The scandium J-frames are amazing to carry and miserable to master. A 340PD or 360PD weighs so little that even standard .38 Special feels snappy, and .357 Magnum can be downright abusive. That abuse creates anticipation, and anticipation destroys accuracy.
These revolvers also have tiny sights and a long double-action pull. When the gun is trying to leap out of your hand, keeping the front sight steady through the pull becomes real work. The short grip can also hammer your knuckle and make you loosen up between shots. If you carry one, treat it like a specialized tool. Run mild practice loads to keep your reps up, then confirm point of impact with your carry ammo in small doses. The gun will carry anywhere, but it won’t shoot well unless you earn it.
Glock 27 (.40 S&W)

The Glock 27 carries like a small 9mm, but it launches .40 S&W out of a short barrel and a short grip. That recipe gives you a sharp, fast recoil impulse that can feel snappy even to experienced shooters. The grip can also pinch your pinky into hanging on for dear life, which makes recoil control inconsistent.
Accuracy is there, but it tends to show up when you slow down and let the sights settle. When you speed up, the gun’s movement can make your cadence ragged and your hits climb. The thicker slide mass also snaps back into battery with authority, so a loose grip gets punished. If you’re committed to a subcompact .40, focus on strong support-hand pressure and a locked-in grip that stays the same through the whole magazine. The 27 will run, but your hands have to run it.
FN Reflex (9mm)

The FN Reflex is slim, light, and easy to hide, which makes it tempting as an everyday carry gun. The challenge is that it still behaves like a small 9mm: brisk recoil, limited grip length, and a sight picture that can bounce when you push your pace. If you’re switching off a compact pistol, it can feel twitchy at first.
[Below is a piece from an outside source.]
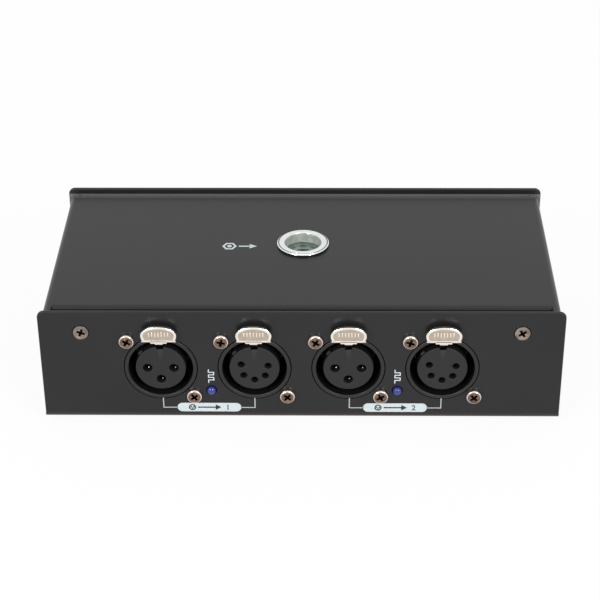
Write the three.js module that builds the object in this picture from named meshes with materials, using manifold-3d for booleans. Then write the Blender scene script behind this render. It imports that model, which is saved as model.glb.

The trigger system is pleasant, but a pleasant trigger doesn’t replace grip and follow-through. The gun likes a firm hold and a clean press straight to the rear. Spend time on 8-inch plates at 10 yards and watch what happens when your grip loosens by even a little. When you lock it down, it tracks well. When you don’t, it will remind you how little margin a micro pistol gives you.